OTOH, the user has no authority to redistribute with
the trademark in place.

So, ISTM, that if one ried
to redistribute, he'd have to go edit out all
the trademarks wherever they occur in the source.

> 
> 
>>Do you consider privately owned source code sitting on
>>privately owned discs, and not distributed to be "a market
>>context"?
> 
> 
> Did you license the source code under an agreement?

No. I tried as specifically as possible to point out
that this was privately held, non-published, trade
secret, not distributed code.
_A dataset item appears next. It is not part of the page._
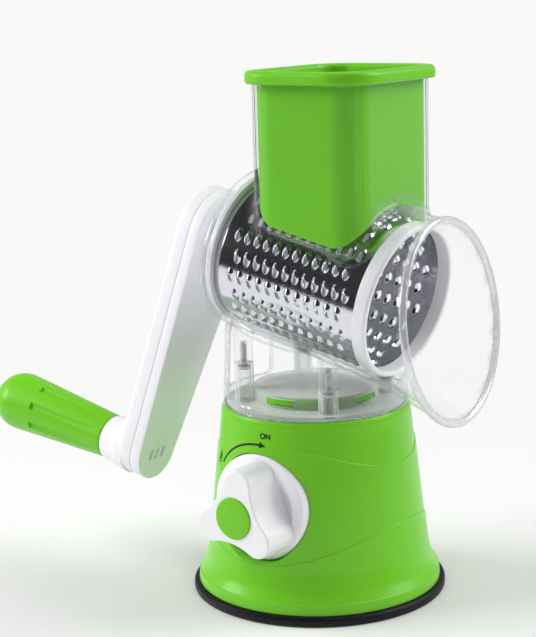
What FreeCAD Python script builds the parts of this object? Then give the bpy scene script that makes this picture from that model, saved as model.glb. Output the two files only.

The source was never
intentionally divulged to anyone, except for contractors
who signed NDAs.

> If so, check the terms of that agreement.
> That's a further issue that has 0% to do with GPL
> limitations.

I don't know what you are trying to say.

My point is that if a trademark registration can force editing of
non-distributed code to remove it, then ISTM that it
certainly can require removal from distributed code, if the
distributer is not the holder of the trademark.

> 
> I think you're doing a 180 on the legal flow here.

I think that somehow I didn't convey to you what my concern was.

> 
> The GPL does not require you to remove anything, only
> something that requires it to function.  You can distribute
> GPL software with trademarks, images, etc... do not require
> them to function.
> 

Trademarks require removal, not GPL.

> There is no redistribution issues if the trademarks are
> removed, because there was no redistribution issue when the
> vendor added them.

My point exactly. If you take the source to the Linux kernel,
and attempt to redistribute it, but don't remove the
trademarked signs from it, then that is a violation.